Eits, itu masih bantuan yang untuk orang lain lewat saya ya. Hadiah untuk saya sendiri? Banyaaaaak. Beberapa kali saya menerima kejutan dari sahabat fesbuk, mulai dari kue, sarung, sambel, telor, krupuk, tas, buku, tunik, jamu, sampai batik dan kripik. Ssst, tapi saya nggak berani lho ya menyebut nama beliau satu persatu. Takut kuwalat.
Hadiah lain? Selalu ada sahabat yang tiap komen membuat saya tertawa. Ada sahabat yang bahkan saat gelud pun, tetap menghibur. Saya yakin semua status dan komen panjenengan bisa bernilai shadaqah, berbagi kebaikan. Terima kasih ya.
Yang mengharukan, ketika wabah merebak dan kota Malang tertutup, saya sempat bingung bagaimana cara mengim masker dan bahan makanan untuk kedua anak kami. Mas Ardhi dan Mbak Wieny tiba-tiba mengirim sembako, frozen food, dan buah-buahan.
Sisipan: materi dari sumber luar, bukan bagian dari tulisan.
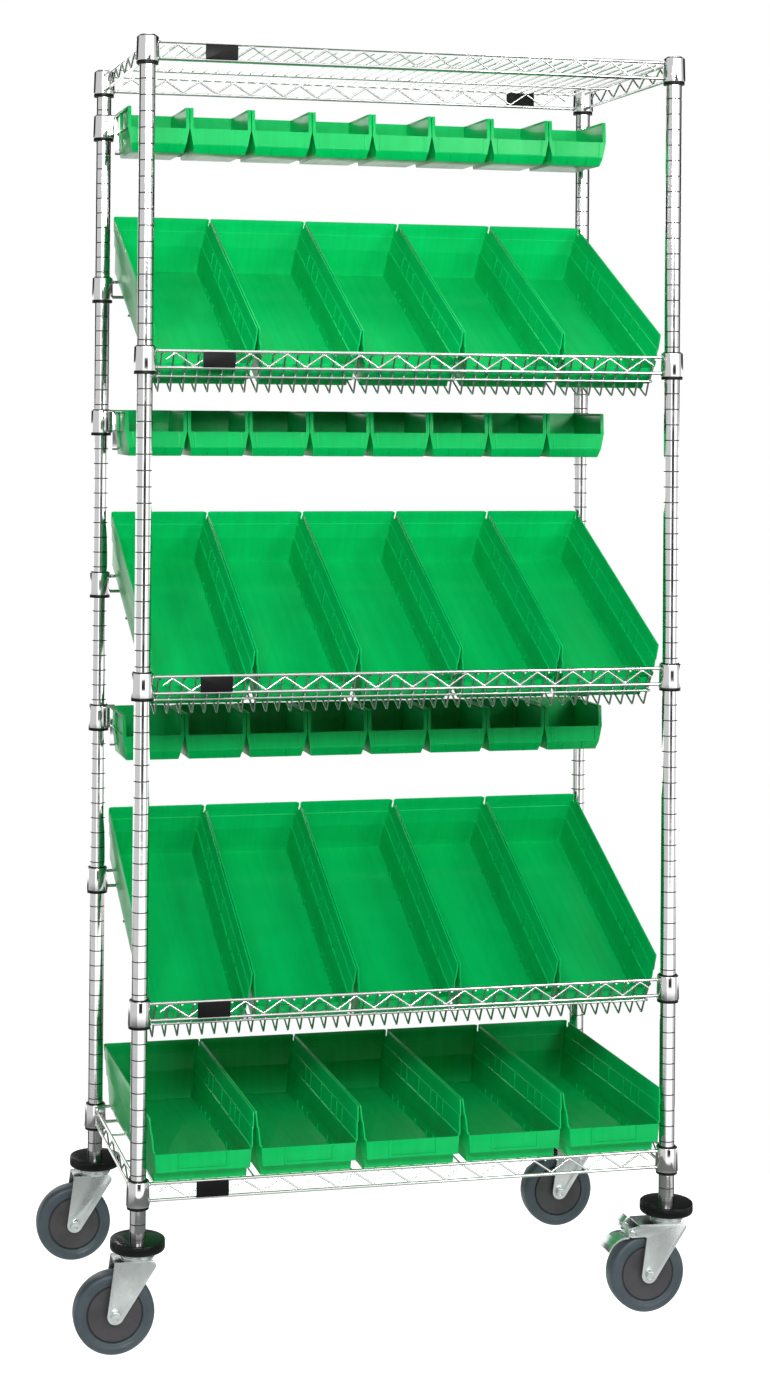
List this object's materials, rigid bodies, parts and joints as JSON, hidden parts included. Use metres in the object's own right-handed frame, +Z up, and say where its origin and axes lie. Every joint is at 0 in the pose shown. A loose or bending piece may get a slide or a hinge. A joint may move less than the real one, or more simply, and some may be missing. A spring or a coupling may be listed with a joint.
{
  "type": "slanted shelf cart",
  "caption": "Tall wire cart on swivel casters with two level and three forward-leaning shelves of open bins, and rails of small hanging hopper bins between them.",
  "frame": {"origin": "on the floor, midway between the four posts", "axes": "+X to the right as seen from the open front of the bins, +Y to the back, +Z up"},
  "size_m": [1.0198, 0.505, 2.0456],
  "materials": {
    "chrome": "bright chrome plate over steel wire and tube",
    "sleeve_plastic": "moulded black plastic",
    "label_plastic": "black plastic, bare",
    "bumper_rubber": "smooth black, slightly glossy",
    "bin_plastic": "glossy moulded polypropylene",
    "zinc": "bright zinc-plated pressed steel",
    "wheel_rubber": "grey thermoplastic rubber tread on a dark grey hub"
  },
  "bodies": {
    "cart": {"posts": "chrome", "flat_shelves": "chrome", "slanted_shelves": "chrome", "bin_rails": "chrome", "split_sleeves": "sleeve_plastic", "label_plates": "label_plastic", "bumpers": "bumper_rubber"},
    "fork_front_left": {"fork_front_left": "zinc"},
    "wheel_front_left": {"wheel_front_left": "wheel_rubber"},
    "fork_front_right": {"fork_front_right": "zinc"},
    "wheel_front_right": {"wheel_front_right": "wheel_rubber"},
    "fork_rear_left": {"fork_rear_left": "zinc"},
    "wheel_rear_left": {"wheel_rear_left": "wheel_rubber"},
    "fork_rear_right": {"fork_rear_right": "zinc"},
    "wheel_rear_right": {"wheel_rear_right": "wheel_rubber"},
    "brake_lever": {"brake_lever": "zinc"},
    "upper_shelf_bin_1": {"upper_shelf_bin_1": "bin_plastic"},
    "upper_shelf_bin_2": {"upper_shelf_bin_2": "bin_plastic"},
    "upper_shelf_bin_3": {"upper_shelf_bin_3": "bin_plastic"},
    "upper_shelf_bin_4": {"upper_shelf_bin_4": "bin_plastic"},
    "upper_shelf_bin_5": {"upper_shelf_bin_5": "bin_plastic"},
    "middle_shelf_bin_1": {"middle_shelf_bin_1": "bin_plastic"},
    "middle_shelf_bin_2": {"middle_shelf_bin_2": "bin_plastic"},
    "middle_shelf_bin_3": {"middle_shelf_bin_3": "bin_plastic"},
    "middle_shelf_bin_4": {"middle_shelf_bin_4": "bin_plastic"},
    "middle_shelf_bin_5": {"middle_shelf_bin_5": "bin_plastic"},
    "lower_shelf_bin_1": {"lower_shelf_bin_1": "bin_plastic"},
    "lower_shelf_bin_2": {"lower_shelf_bin_2": "bin_plastic"},
    "lower_shelf_bin_3": {"lower_shelf_bin_3": "bin_plastic"},
    "lower_shelf_bin_4": {"lower_shelf_bin_4": "bin_plastic"},
    "lower_shelf_bin_5": {"lower_shelf_bin_5": "bin_plastic"},
    "bottom_shelf_bin_1": {"bottom_shelf_bin_1": "bin_plastic"},
    "bottom_shelf_bin_2": {"bottom_shelf_bin_2": "bin_plastic"},
    "bottom_shelf_bin_3": {"bottom_shelf_bin_3": "bin_plastic"},
    "bottom_shelf_bin_4": {"bottom_shelf_bin_4": "bin_plastic"},
    "bottom_shelf_bin_5": {"bottom_shelf_bin_5": "bin_plastic"},
    "upper_hopper_bin_1": {"upper_hopper_bin_1": "bin_plastic"},
    "upper_hopper_bin_2": {"upper_hopper_bin_2": "bin_plastic"},
    "upper_hopper_bin_3": {"upper_hopper_bin_3": "bin_plastic"},
    "upper_hopper_bin_4": {"upper_hopper_bin_4": "bin_plastic"},
    "upper_hopper_bin_5": {"upper_hopper_bin_5": "bin_plastic"},
    "upper_hopper_bin_6": {"upper_hopper_bin_6": "bin_plastic"},
    "upper_hopper_bin_7": {"upper_hopper_bin_7": "bin_plastic"},
    "upper_hopper_bin_8": {"upper_hopper_bin_8": "bin_plastic"},
    "middle_hopper_bin_1": {"middle_hopper_bin_1": "bin_plastic"},
    "middle_hopper_bin_2": {"middle_hopper_bin_2": "bin_plastic"},
    "middle_hopper_bin_3": {"middle_hopper_bin_3": "bin_plastic"},
    "middle_hopper_bin_4": {"middle_hopper_bin_4": "bin_plastic"},
    "middle_hopper_bin_5": {"middle_hopper_bin_5": "bin_plastic"},
    "middle_hopper_bin_6": {"middle_hopper_bin_6": "bin_plastic"},
    "middle_hopper_bin_7": {"middle_hopper_bin_7": "bin_plastic"},
    "middle_hopper_bin_8": {"middle_hopper_bin_8": "bin_plastic"},
    "lower_hopper_bin_1": {"lower_hopper_bin_1": "bin_plastic"},
    "lower_hopper_bin_2": {"lower_hopper_bin_2": "bin_plastic"},
    "lower_hopper_bin_3": {"lower_hopper_bin_3": "bin_plastic"},
    "lower_hopper_bin_4": {"lower_hopper_bin_4": "bin_plastic"},
    "lower_hopper_bin_5": {"lower_hopper_bin_5": "bin_plastic"},
    "lower_hopper_bin_6": {"lower_hopper_bin_6": "bin_plastic"},
    "lower_hopper_bin_7": {"lower_hopper_bin_7": "bin_plastic"},
    "lower_hopper_bin_8": {"lower_hopper_bin_8": "bin_plastic"}
  },
  "joints": [
    {"name": "front_left_swivel", "type": "hinge", "parent": "cart", "child": "fork_front_left", "pos_m": [-0.43815, -0.20955, 0.127], "axis": [0, 0, 1], "continuous": true},
    {"name": "front_left_wheel_spin", "type": "hinge", "parent": "fork_front_left", "child": "wheel_front_left", "pos_m": [-0.47515, -0.20955, 0.0635], "axis": [0, 1, 0], "continuous": true},
    {"name": "front_right_swivel", "type": "hinge", "parent": "cart", "child": "fork_front_right", "pos_m": [0.43815, -0.20955, 0.127], "axis": [0, 0, 1], "continuous": true},
    {"name": "front_right_wheel_spin", "type": "hinge", "parent": "fork_front_right", "child": "wheel_front_right", "pos_m": [0.40115, -0.20955, 0.0635], "axis": [0, 1, 0], "continuous": true},
    {"name": "rear_left_swivel", "type": "hinge", "parent": "cart", "child": "fork_rear_left", "pos_m": [-0.43815, 0.20955, 0.127], "axis": [0, 0, 1], "continuous": true},
    {"name": "rear_left_wheel_spin", "type": "hinge", "parent": "fork_rear_left", "child": "wheel_rear_left", "pos_m": [-0.47515, 0.20955, 0.0635], "axis": [0, 1, 0], "continuous": true},
    {"name": "rear_right_swivel", "type": "hinge", "parent": "cart", "child": "fork_rear_right", "pos_m": [0.43815, 0.20955, 0.127], "axis": [0, 0, 1], "continuous": true},
    {"name": "rear_right_wheel_spin", "type": "hinge", "parent": "fork_rear_right", "child": "wheel_rear_right", "pos_m": [0.40115, 0.20955, 0.0635], "axis": [0, 1, 0], "continuous": true},
    {"name": "brake_press", "type": "hinge", "parent": "fork_front_right", "child": "brake_lever", "pos_m": [0.37215, -0.20955, 0.134], "axis": [0, -1, 0], "range_deg": [0, 10]},
    {"name": "upper_shelf_bin_1_lift", "type": "slide", "parent": "cart", "child": "upper_shelf_bin_1", "axis": [0, -0.4611, 0.8873], "range_m": [0, 0.075]},
    {"name": "upper_shelf_bin_2_lift", "type": "slide", "parent": "cart", "child": "upper_shelf_bin_2", "axis": [0, -0.4611, 0.8873], "range_m": [0, 0.075]},
    {"name": "upper_shelf_bin_3_lift", "type": "slide", "parent": "cart", "child": "upper_shelf_bin_3", "axis": [0, -0.4611, 0.8873], "range_m": [0, 0.075]},
    {"name": "upper_shelf_bin_4_lift", "type": "slide", "parent": "cart", "child": "upper_shelf_bin_4", "axis": [0, -0.4611, 0.8873], "range_m": [0, 0.075]},
    {"name": "upper_shelf_bin_5_lift", "type": "slide", "parent": "cart", "child": "upper_shelf_bin_5", "axis": [0, -0.4611, 0.8873], "range_m": [0, 0.075]},
    {"name": "middle_shelf_bin_1_lift", "type": "slide", "parent": "cart", "child": "middle_shelf_bin_1", "axis": [0, -0.4611, 0.8873], "range_m": [0, 0.075]},
    {"name": "middle_shelf_bin_2_lift", "type": "slide", "parent": "cart", "child": "middle_shelf_bin_2", "axis": [0, -0.4611, 0.8873], "range_m": [0, 0.075]},
    {"name": "middle_shelf_bin_3_lift", "type": "slide", "parent": "cart", "child": "middle_shelf_bin_3", "axis": [0, -0.4611, 0.8873], "range_m": [0, 0.075]},
    {"name": "middle_shelf_bin_4_lift", "type": "slide", "parent": "cart", "child": "middle_shelf_bin_4", "axis": [0, -0.4611, 0.8873], "range_m": [0, 0.075]},
    {"name": "middle_shelf_bin_5_lift", "type": "slide", "parent": "cart", "child": "middle_shelf_bin_5", "axis": [0, -0.4611, 0.8873], "range_m": [0, 0.075]},
    {"name": "lower_shelf_bin_1_lift", "type": "slide", "parent": "cart", "child": "lower_shelf_bin_1", "axis": [0, -0.4611, 0.8873], "range_m": [0, 0.075]},
    {"name": "lower_shelf_bin_2_lift", "type": "slide", "parent": "cart", "child": "lower_shelf_bin_2", "axis": [0, -0.4611, 0.8873], "range_m": [0, 0.075]},
    {"name": "lower_shelf_bin_3_lift", "type": "slide", "parent": "cart", "child": "lower_shelf_bin_3", "axis": [0, -0.4611, 0.8873], "range_m": [0, 0.075]},
    {"name": "lower_shelf_bin_4_lift", "type": "slide", "parent": "cart", "child": "lower_shelf_bin_4", "axis": [0, -0.4611, 0.8873], "range_m": [0, 0.075]},
    {"name": "lower_shelf_bin_5_lift", "type": "slide", "parent": "cart", "child": "lower_shelf_bin_5", "axis": [0, -0.4611, 0.8873], "range_m": [0, 0.075]},
    {"name": "bottom_shelf_bin_1_pull", "type": "slide", "parent": "cart", "child": "bottom_shelf_bin_1", "axis": [0, -1, 0], "range_m": [0, 0.35]},
    {"name": "bottom_shelf_bin_2_pull", "type": "slide", "parent": "cart", "child": "bottom_shelf_bin_2", "axis": [0, -1, 0], "range_m": [0, 0.35]},
    {"name": "bottom_shelf_bin_3_pull", "type": "slide", "parent": "cart", "child": "bottom_shelf_bin_3", "axis": [0, -1, 0], "range_m": [0, 0.35]},
    {"name": "bottom_shelf_bin_4_pull", "type": "slide", "parent": "cart", "child": "bottom_shelf_bin_4", "axis": [0, -1, 0], "range_m": [0, 0.35]},
    {"name": "bottom_shelf_bin_5_pull", "type": "slide", "parent": "cart", "child": "bottom_shelf_bin_5", "axis": [0, -1, 0], "range_m": [0, 0.35]},
    {"name": "upper_hopper_bin_1_lift", "type": "slide", "parent": "cart", "child": "upper_hopper_bin_1", "axis": [0, 0, 1], "range_m": [0, 0.02]},
    {"name": "upper_hopper_bin_2_lift", "type": "slide", "parent": "cart", "child": "upper_hopper_bin_2", "axis": [0, 0, 1], "range_m": [0, 0.02]},
    {"name": "upper_hopper_bin_3_lift", "type": "slide", "parent": "cart", "child": "upper_hopper_bin_3", "axis": [0, 0, 1], "range_m": [0, 0.02]},
    {"name": "upper_hopper_bin_4_lift", "type": "slide", "parent": "cart", "child": "upper_hopper_bin_4", "axis": [0, 0, 1], "range_m": [0, 0.02]},
    {"name": "upper_hopper_bin_5_lift", "type": "slide", "parent": "cart", "child": "upper_hopper_bin_5", "axis": [0, 0, 1], "range_m": [0, 0.02]},
    {"name": "upper_hopper_bin_6_lift", "type": "slide", "parent": "cart", "child": "upper_hopper_bin_6", "axis": [0, 0, 1], "range_m": [0, 0.02]},
    {"name": "upper_hopper_bin_7_lift", "type": "slide", "parent": "cart", "child": "upper_hopper_bin_7", "axis": [0, 0, 1], "range_m": [0, 0.02]},
    {"name": "upper_hopper_bin_8_lift", "type": "slide", "parent": "cart", "child": "upper_hopper_bin_8", "axis": [0, 0, 1], "range_m": [0, 0.02]},
    {"name": "middle_hopper_bin_1_lift", "type": "slide", "parent": "cart", "child": "middle_hopper_bin_1", "axis": [0, 0, 1], "range_m": [0, 0.02]},
    {"name": "middle_hopper_bin_2_lift", "type": "slide", "parent": "cart", "child": "middle_hopper_bin_2", "axis": [0, 0, 1], "range_m": [0, 0.02]},
    {"name": "middle_hopper_bin_3_lift", "type": "slide", "parent": "cart", "child": "middle_hopper_bin_3", "axis": [0, 0, 1], "range_m": [0, 0.02]},
    {"name": "middle_hopper_bin_4_lift", "type": "slide", "parent": "cart", "child": "middle_hopper_bin_4", "axis": [0, 0, 1], "range_m": [0, 0.02]},
    {"name": "middle_hopper_bin_5_lift", "type": "slide", "parent": "cart", "child": "middle_hopper_bin_5", "axis": [0, 0, 1], "range_m": [0, 0.02]},
    {"name": "middle_hopper_bin_6_lift", "type": "slide", "parent": "cart", "child": "middle_hopper_bin_6", "axis": [0, 0, 1], "range_m": [0, 0.02]},
    {"name": "middle_hopper_bin_7_lift", "type": "slide", "parent": "cart", "child": "middle_hopper_bin_7", "axis": [0, 0, 1], "range_m": [0, 0.02]},
    {"name": "middle_hopper_bin_8_lift", "type": "slide", "parent": "cart", "child": "middle_hopper_bin_8", "axis": [0, 0, 1], "range_m": [0, 0.02]},
    {"name": "lower_hopper_bin_1_lift", "type": "slide", "parent": "cart", "child": "lower_hopper_bin_1", "axis": [0, 0, 1], "range_m": [0, 0.02]},
    {"name": "lower_hopper_bin_2_lift", "type": "slide", "parent": "cart", "child": "lower_hopper_bin_2", "axis": [0, 0, 1], "range_m": [0, 0.02]},
    {"name": "lower_hopper_bin_3_lift", "type": "slide", "parent": "cart", "child": "lower_hopper_bin_3", "axis": [0, 0, 1], "range_m": [0, 0.02]},
    {"name": "lower_hopper_bin_4_lift", "type": "slide", "parent": "cart", "child": "lower_hopper_bin_4", "axis": [0, 0, 1], "range_m": [0, 0.02]},
    {"name": "lower_hopper_bin_5_lift", "type": "slide", "parent": "cart", "child": "lower_hopper_bin_5", "axis": [0, 0, 1], "range_m": [0, 0.02]},
    {"name": "lower_hopper_bin_6_lift", "type": "slide", "parent": "cart", "child": "lower_hopper_bin_6", "axis": [0, 0, 1], "range_m": [0, 0.02]},
    {"name": "lower_hopper_bin_7_lift", "type": "slide", "parent": "cart", "child": "lower_hopper_bin_7", "axis": [0, 0, 1], "range_m": [0, 0.02]},
    {"name": "lower_hopper_bin_8_lift", "type": "slide", "parent": "cart", "child": "lower_hopper_bin_8", "axis": [0, 0, 1], "range_m": [0, 0.02]}
  ]
}
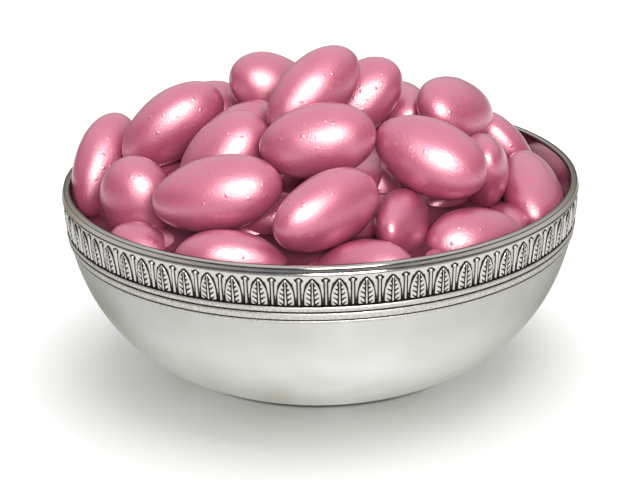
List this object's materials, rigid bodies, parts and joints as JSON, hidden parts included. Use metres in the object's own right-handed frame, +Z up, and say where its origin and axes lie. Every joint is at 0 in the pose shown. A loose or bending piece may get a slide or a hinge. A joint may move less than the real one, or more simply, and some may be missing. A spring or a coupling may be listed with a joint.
{
  "type": "sugared almonds in a bowl",
  "caption": "Heap of pearly pink sugared almonds piled above the rim of a round metal bowl with a band of upright leaves.",
  "frame": {"origin": "centre of the bowl's flat base", "axes": "+Z up, along the bowl's axis; -Y towards the side that the picture shows, +X to that view's right"},
  "size_m": [0.1602, 0.1602, 0.1029],
  "materials": {
    "bowl_metal": "satin silver-coloured metal, dark in the chased grooves of the leaf band",
    "almond_sugar": null
  },
  "bodies": {
    "root": {"bowl": "bowl_metal", "almond_heap": "almond_sugar"}
  },
  "joints": []
}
Ada juga kiriman bakso, empal, sambel goreng sampai tahu walik dari Banyuwangi. Masker dan hand sanitizer dari Budhe dokter, dan kebutuahn lain diurus Mbak Farida. Yang parah, selama bulan puasa Dik Diah dan Dik Ust. Faris setiap hari mengirim makanan buka dan sahur untuk kedua anak saya, dikirim langsung dari Darul Faqih Wagir, padahal beliau ya sibuk karena punya santri dan harus mengajar di mana-mana.
Kemudian… harus bagaimana saya mengucapkan terima kasih pada panjenengan semua?
Saya bukan orang baik. Jadi ketika dipercaya menjadi wasilah kebaikan seperti ini, sungguh saya merasa istimewa. Saya bukan orang baik. Jadi saat anak-anak saya pun mendapat limpahan kebaikan dari panjenengan, saya bingung membalasnya. Maturnuwun sanget nggih. Hanya doa yang dapat saya lantunkan, semoga panjenengan semua selalu sehat dan berlimpah barakah.
Jadi, percayalah sahabat… masih banyak orang baik. Di dunia nyata maupun di dunia maya. Dan salah satu orang baik itu ialah panjenengan. Terima kasih ya🙏😊💖
.
.
“Kindness is a language which the deaf can hear and the blind can see”.
Kebaikan adalah bahasa yang bisa didengar si tuli dan bisa dilihat si buta.